Almost three years ago this week I wrote my very first story for this paper. The story, so past due now, concerned a ballot proposition in California which would attempt to codify the definition of marriage in its State constitution.
The now infamous Proposition 8 was a major setback for the same-sex cause in California and deeply stung many in the GLBT camp across the country.
At the time, it was billed as a monumental joust in the same-sex battle. Big money flowed in from both camps and the fighters stepped forward to tap gloves. It was a prize fight.
And in the lead up to that spar, I spoke with Justine Hollingshead , the director of the Center for GLBT Programs and Services.

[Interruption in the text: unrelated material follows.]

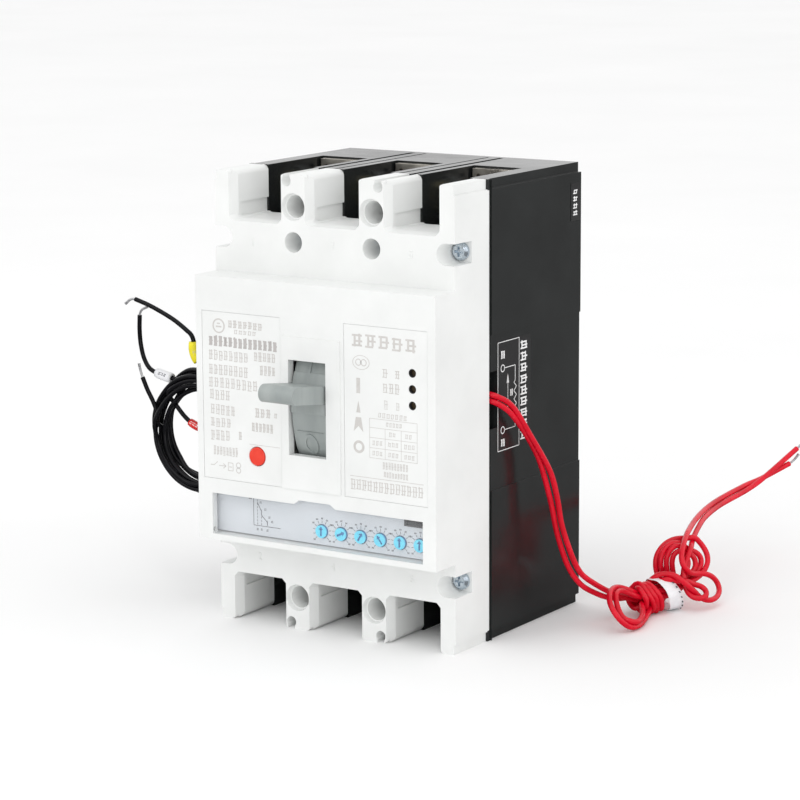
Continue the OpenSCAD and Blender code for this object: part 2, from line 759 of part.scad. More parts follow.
// Angle of the lower link above the back direction, and its far end
lower_end = [toggle_p[0] - link_l * cos(lower_a), toggle_p[1] + link_l * sin(lower_a)];

module lower_links() {
    eye_r = 1.9;
    color([0.66, 0.66, 0.64]) placed() both_sides() slab_x(4.5, 5.7) difference() {
        link_shape([-toggle_p[0], toggle_p[1]], [-lower_end[0], lower_end[1]], 3);
        translate([-toggle_p[0], toggle_p[1]]) circle(pin_r);
        translate([-lower_end[0], lower_end[1]]) circle(eye_r);
    }
}

module toggle_pin() {
    color([0.85, 0.85, 0.86]) placed() bar_x(toggle_p, pin_r, -7.2, 7.2);
}

// Springs from the yoke's bar to the toggle pin, as they lie in the tripped position
module main_springs() {
    hook = [-handle_p[0] - (hook_r - 1.2) * cos(handle_a), handle_p[1] + (hook_r - 1.2) * sin(handle_a)];
    pin = [-toggle_p[0] - pin_r - 0.3, toggle_p[1]];
    length = norm(hook - pin);
    tilt = atan2(hook[1] - pin[1], -hook[0] + pin[0]);
    color([0.75, 0.76, 0.78]) placed() for (x = [-2.9, 2.9])
        translate([x, pin[0], pin[1]]) rotate([90 - tilt, 0, 0]) spring_coil(1.1, 0.3, 11, length, 8);
}

module opened() {
    turned(crossbar_p, contact_open) children();
}

module crossbar() {
    color([0.3, 0.12, 0.1]) placed() opened() {
        bar_x(crossbar_p, crossbar_r, -42, 42);
        for (x = poles) block([x - 5.6, crossbar_p[0] - 6, crossbar_p[1] - 2],
            [x + 5.6, crossbar_p[0] + 6, crossbar_p[1] + (x == 0 ? 9 : 18)]);
        // Ear of the middle pole, driven by the lower links
        slab_x(-4, 4) union() {
            translate([-crossbar_p[0] - 4, crossbar_p[1] + 5]) square([10, 15]);
        }
        bar_x([crossbar_p[0] + drive_p[0], crossbar_p[1] + drive_p[1]], 1, -5.8, 5.8);
    }
}

arm_d = crossbar_p[0] - 6;

module contact_arms() {
    color([0.78, 0.45, 0.28]) placed() opened() for (x = poles)
        block([x - arm_w / 2, arm_d, arm_bottom], [x + arm_w / 2, arm_d - arm_t, arm_top]);
}

module moving_contact_tips() {
    color([0.85, 0.85, 0.84]) placed() opened() for (x = poles)
        block([x - 3, arm_d - arm_t, arm_top - 7], [x + 3, arm_d - arm_t - tip_t, arm_top - 1]);
}

// ---------- current path ----------

module fixed_contact_tips() {
    face = arm_d - arm_t - tip_t - gap;
    color([0.85, 0.85, 0.84]) placed() for (x = poles)
        block([x - 3.5, face, arm_top - 8], [x + 3.5, line_back + plate_t, arm_top]);
}

// Terminal plate at one end, with its screw hole, drawn at the load end
module terminal_plate(x) {
    difference() {
        block([x - plate_w / 2, shelf_d, 0.7], [x + plate_w / 2, shelf_d + plate_t, bay_z0 + 2.5]);
        bar_y(x, mount_z0, 3.1, shelf_d - 1, shelf_d + plate_t + 1);
        // Locating hole
        bar_y(x - 6, 3.2, 0.8, shelf_d - 1, shelf_d + plate_t + 1);
    }
}

module line_conductors() {
    bend_z = top - bay_z0 - 2.5;
    color([0.86, 0.82, 0.72]) placed() for (x = poles) {
        translate([0, 0, top]) mirror([0, 0, 1]) terminal_plate(x);
        block([x - plate_w / 2, line_back, bend_z], [x + plate_w / 2, shelf_d, bend_z + plate_t]);
        block([x - plate_w / 2, line_back, 97], [x + plate_w / 2, line_back + plate_t, bend_z]);
    }
}

module load_conductors() {
    color([0.86, 0.82, 0.72]) placed() for (x = poles) {
        terminal_plate(x);
        block([x - plate_w / 2, load_back, bay_z0], [x + plate_w / 2, shelf_d, bay_z0 + plate_t]);
        block([x - plate_w / 2, load_back, bay_z0 + plate_t],
            [x + plate_w / 2, load_back + plate_t, 50]);
    }
}

module flexible_braids() {
    strand = 1.3;
    color([0.75, 0.4, 0.22]) placed() for (x = poles) for (k = [-2:2])
        tube([[x + k * 2.2, -(load_back + 1.2), 50.1], [x + k * 2.2, -(load_back + 1.2), 51],
            [x + k * 2, -(load_back + 2.4), 53.5],
            [x + k * 1.6, -17.6, 56], [x + k * 1.3, -18, 59]], strand / 2, 2, 6);
}

module arc_chute_plates() {
    count = 8;
    pitch = 4.6;
    color([0.6, 0.62, 0.64]) placed() for (x = poles) for (i = [0:count - 1])
        slab_y(19 + i * pitch, 20 + i * pitch) difference() {
            translate([x - 11.2, 101]) square([22.4, 20]);
            polygon([[x - 6, 100], [x + 6, 100], [x + 6, 108], [x, 114], [x - 6, 108]]);
        }
}

module arc_chute_sides() {
    color([0.72, 0.5, 0.35]) placed() for (x = poles) for (s = [-1, 1])
        block([x + s * 11.2, 18, 107], [x + s * 12.4, 54.5, 122]);
}

// ---------- fasteners ----------

module terminal_nuts() {
    color([0.72, 0.74, 0.76]) placed() for (x = poles) both_ends() difference() {
        block([x - 5.4, 20.5, 5.5], [x + 5.4, shelf_d, 15.5]);
        bar_y(x, mount_z0, 3.05, 19, shelf_d + 1);
    }
}

// Cross recess in a screw head, cut at a depth
module cross_cut(x, z, size, d0, d1) {
    block([x - size / 2, d0, z - size / 8], [x + size / 2, d1, z + size / 8]);
    block([x - size / 8, d0, z - size / 2], [x + size / 8, d1, z + size / 2]);
}

module screw(x, z, r, head_r, tip_d, seat_d, head_h) {
    difference() {
        union() {
            bar_y(x, z, r, tip_d, seat_d);
            bar_y(x, z, head_r, seat_d, seat_d + head_h * 0.55);
            translate([x, -(seat_d + head_h * 0.55), z]) rotate([90, 0, 0])
                cylinder(r1 = head_r, r2 = head_r * 0.72, h = head_h * 0.45);
        }
        cross_cut(x, z, head_r * 1.1, seat_d + head_h * 0.4, seat_d + head_h + 1);
    }
}

module terminal_screws() {
    color([0.75, 0.8, 0.84]) placed() for (x = poles) both_ends()
        screw(x, mount_z0, 3, 5.4, 13, shelf_d + plate_t + 2.2, 4.2);
}

module terminal_washers() {
    color([0.72, 0.76, 0.8]) placed() for (x = poles) both_ends() difference() {
        bar_y(x, mount_z0, 6.8, shelf_d + plate_t, shelf_d + plate_t + 2.2);
        bar_y(x, mount_z0, 3.1, shelf_d, shelf_d + plate_t + 3);
    }
}

module corner_screws() {
    color([0.75, 0.8, 0.84]) placed() for (x = [-corner_x, corner_x]) for (z = corner_z)
        screw(x, z, cover_screw_r, 2.9, base_d - 18, pocket_d, 1.9);
}

module centre_screws() {
    color([0.75, 0.8, 0.84]) placed() for (x = phase_walls)
        screw(x, centre_z, cover_screw_r, 2.9, base_d - 18, centre_seat_d, 1.9);
}

// ---------- accessories ----------

module shunt_coil() {
    color([0.16, 0.16, 0.17]) placed() difference() {
        union() {
            block([19, 60, 56], [36, 74, 92]);
            block([21, 58.4, 58], [34, 60, 90]);
        }
        bar_y(shunt[0], shunt[1], 1.56, 57, 70);
    }
}

module shunt_plunger() {
    color([0.8, 0.82, 0.84]) placed() bar_y(shunt[0], shunt[1], 1.5, finger_front + plunger_gap, 67);
}

module label_at(l) {
    block([l[0] + gap, face_d - label_depth, l[1] + gap],
        [l[0] + l[2] - gap, face_d - label_depth + label_t, l[1] + l[3] - gap]);
}

module rating_plate() {
    color([0.93, 0.94, 0.93]) placed() difference() {
        label_at(label_l);
        bar_y(button_x, button_z, button_d / 2 + 0.3, face_d - 2, face_d + 1);
    }
}

module symbol_plate() {
    color([0.93, 0.94, 0.93]) placed() difference() {
        label_at(label_r);
        for (z = led_z) bar_y(led_x, z, led_hole_r, face_d - 2, face_d + 1);
    }
}

module side_labels() {
    sticker_t = 0.15;
    color([0.06, 0.06, 0.06]) placed() {
        block([half_w + middle_proud, 32.4, 61.2], [half_w + middle_proud + sticker_t, 53, 97.4]);
        block([half_w + base_proud, 1, 131], [half_w + base_proud + sticker_t, 7, 143.5]);
    }
}

// ---------- leads ----------

module red_lead_1() {
    color([0.9, 0.12, 0.2]) {
        tube(red_exit_1, red_d / 2);
        tube(red_tail_1, red_d / 2);
    }
}

module red_lead_2() {
    color([0.9, 0.12, 0.2]) {
        tube(red_exit_2, red_d / 2);
        tube(red_tail_2, red_d / 2);
    }
}

module hank_outline(grow) {
    difference() {
        link_shape(hank_a, hank_b, hank_r + grow);
        link_shape(hank_a, hank_b, hank_r - 8 - grow);
    }
}

module red_hank() {
    color([0.9, 0.12, 0.2]) linear_extrude(hank_h) hank_outline(0);
}

module hank_tie() {
    middle = (hank_a + hank_b) / 2;
    turn = atan2(hank_b[1] - hank_a[1], hank_b[0] - hank_a[0]);
    color([0.97, 0.97, 0.97]) translate(middle) rotate(turn) difference() {
        translate([-2.5, -hank_r - 0.8, 0]) cube([5, 2 * hank_r + 1.6, hank_h + 0.8]);
        translate([-5, -hank_r, -1]) cube([10, 2 * hank_r, hank_h + 1]);
    }
}

module black_leads() {
    color([0.07, 0.07, 0.07]) {
        for (p = black_exit) tube(p, black_d / 2, 1);
        for (p = black_tail) tube(p, black_d / 2, 1);
    }
}

module black_coil() {
    color([0.07, 0.07, 0.07]) translate(coil_c) rotate([90, 0, 0])
        rotate_extrude($fn = 48) translate([coil_r, 0]) circle(coil_t, $fn = 16);
}

module marker_tubes() {
    length = 5;
    color([0.93, 0.85, 0.15]) translate([-76, 4, 81]) cylinder(r = 1.9, h = length);
}

// Stripped ends of the leads
module bare_lead_ends() {
    tails = concat([red_tail_1, red_tail_2], black_tail);
    color([0.8, 0.8, 0.82]) for (p = tails) {
        n = len(p);
        out = unit(p[n - 1] - p[n - 2]);
        tube([p[n - 1], p[n - 1] + strip_l / 2 * out, p[n - 1] + strip_l * out], 0.35, 1, 6);
    }
}

base_housing();
front_cover();
window_cover();
dial_plate();
dial_1();
dial_2();
dial_3();
dial_4();
dial_5();
dial_6();
rotary_switch_bodies();
trip_unit_board();
trip_unit_housing();
test_port();
status_leds();
trip_button();
trip_button_spring();
trip_bar();
flux_actuator();
flux_plunger();
current_transformers();
handle();
handle_yoke();
mechanism_frame();
mechanism_pins();
cradle();
upper_links();
lower_links();
toggle_pin();
main_springs();
crossbar();
contact_arms();
moving_contact_tips();
fixed_contact_tips();
line_conductors();
load_conductors();
flexible_braids();
arc_chute_plates();
arc_chute_sides();
terminal_nuts();
terminal_screws();
terminal_washers();
corner_screws();
centre_screws();
shunt_coil();
shunt_plunger();
rating_plate();
symbol_plate();
side_labels();
red_lead_1();
red_lead_2();
red_hank();
hank_tie();
black_leads();
black_coil();
marker_tubes();
bare_lead_ends();
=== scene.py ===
"""Looks of the molded case circuit breaker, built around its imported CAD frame."""

import math
import random

import bmesh
import bpy
import numpy as np
from mathutils import Matrix, Vector


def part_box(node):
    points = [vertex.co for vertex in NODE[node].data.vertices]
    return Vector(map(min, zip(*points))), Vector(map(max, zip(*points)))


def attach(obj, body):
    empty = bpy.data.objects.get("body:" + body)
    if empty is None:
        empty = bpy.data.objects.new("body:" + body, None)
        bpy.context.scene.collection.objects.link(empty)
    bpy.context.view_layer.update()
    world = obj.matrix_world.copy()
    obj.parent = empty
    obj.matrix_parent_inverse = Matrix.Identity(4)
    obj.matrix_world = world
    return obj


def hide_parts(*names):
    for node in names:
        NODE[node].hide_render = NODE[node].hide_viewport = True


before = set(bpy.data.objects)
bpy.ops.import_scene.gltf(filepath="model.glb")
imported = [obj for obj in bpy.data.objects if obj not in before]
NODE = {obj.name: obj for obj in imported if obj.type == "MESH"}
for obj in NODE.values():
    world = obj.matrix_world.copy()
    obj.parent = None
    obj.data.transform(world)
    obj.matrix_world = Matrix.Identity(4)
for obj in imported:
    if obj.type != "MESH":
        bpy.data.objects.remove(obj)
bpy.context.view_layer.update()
MM = 0.001

# ---------- camera and lights ----------

EYE = Vector((0.5213, -0.7907, 0.2545))
TARGET = Vector((0.00376, 0.009, 0.07306))
ROLL = math.radians(-0.31)
LENS = 132.1


def looking(eye, target, roll=0.0):
    """Matrix of a camera or light that looks from eye to target."""
    forward = (target - eye).normalized()
    right = forward.cross(Vector((0, 0, 1))).normalized()
    up = right.cross(forward)
    x = math.cos(roll) * right + math.sin(roll) * up
    y = -math.sin(roll) * right + math.cos(roll) * up
    m = Matrix((x, y, -forward)).transposed().to_4x4()
    m.translation = eye
    return m


def add_camera():
    data = bpy.data.cameras.new("camera")
    data.sensor_width = 36
    data.lens = LENS
    data.clip_start = 0.01
    obj = bpy.data.objects.new("camera", data)
    obj.matrix_world = looking(EYE, TARGET, ROLL)
    bpy.context.scene.collection.objects.link(obj)
    bpy.context.scene.camera = obj


def add_light(name, eye, target, size, power, colour=(1, 1, 1)):
    data = bpy.data.lights.new(name, "AREA")
    data.shape = "RECTANGLE"
    data.size, data.size_y = size
    data.energy = power
    data.color = colour
    obj = bpy.data.objects.new(name, data)
    obj.matrix_world = looking(Vector(eye), Vector(target))
    bpy.context.scene.collection.objects.link(obj)


def add_world(strength):
    world = bpy.data.worlds.new("studio")
    bpy.context.scene.world = world
    world.use_nodes = True
    background = world.node_tree.nodes["Background"]
    background.inputs["Color"].default_value = (1, 1, 1, 1)
    background.inputs["Strength"].default_value = strength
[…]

To this day, I remember her sense of optimism. It wasn’t necessarily for North Carolina or N.C . State in particular, but it was this sense that justice was about to be delivered. The pending feeling of deliverance was palpable.
The fight began the morning of November 8 and the turnout of registered Democrats was spectacular; euphoria and victory should have filled the air. But alas, not so fast, a stunner was quickly emerging. The same voters who sent the nation’s first African-American president to the White House weren’t so keen on the idea of Bob and Lou—give us Sue, they said.
And so, it was: Proposition 8 was adopted.
It was the very first thing I thought of when I saw those inhuman images of hate speech last week. As much as it would be comforting to sugar coat the reality, there is still a large portion of the population that views the GLBT community as perverted and unworthy of most societal privileges.
Likewise, this conservative population isn’t a minority. North Carolinians will visit the polls next year and will likely deliver a condemnation of same-sex marriage in the form of a constitutional amendment to abolish it permanently.
The writing is on the wall—the glimmer of light that burned so bright just a few years ago is being mired in a cloud of intolerance.
It’s not to say the advocates of the GLBT cause are moot or the tide will remain forever low. This is simply an acknowledgement that the Bible Belt activists are successfully pressing their version of natural law into the fabric of this state.
They are handing the GLBT movement body blows that it mustn’t forget. The most foolish action at this moment would be to pretend like these offenses didn’t sting. They were heinous and they should bite. The advocates of this cause need to take this feeling and remember it, now and when the populist sentiment carries the same-sex measure into the North Carolina Constitution.
These issues aren’t amendable, but the fight against the Defense of Marriage Act, the federal legislation barring most same-sex privileges, is just beginning. This is the true battleground and the only place this movement is going to realistically live to fight another day.
That’s where this bottled disgust needs to exert its emotion, the one place where universal change can waterfall to the rest of the country.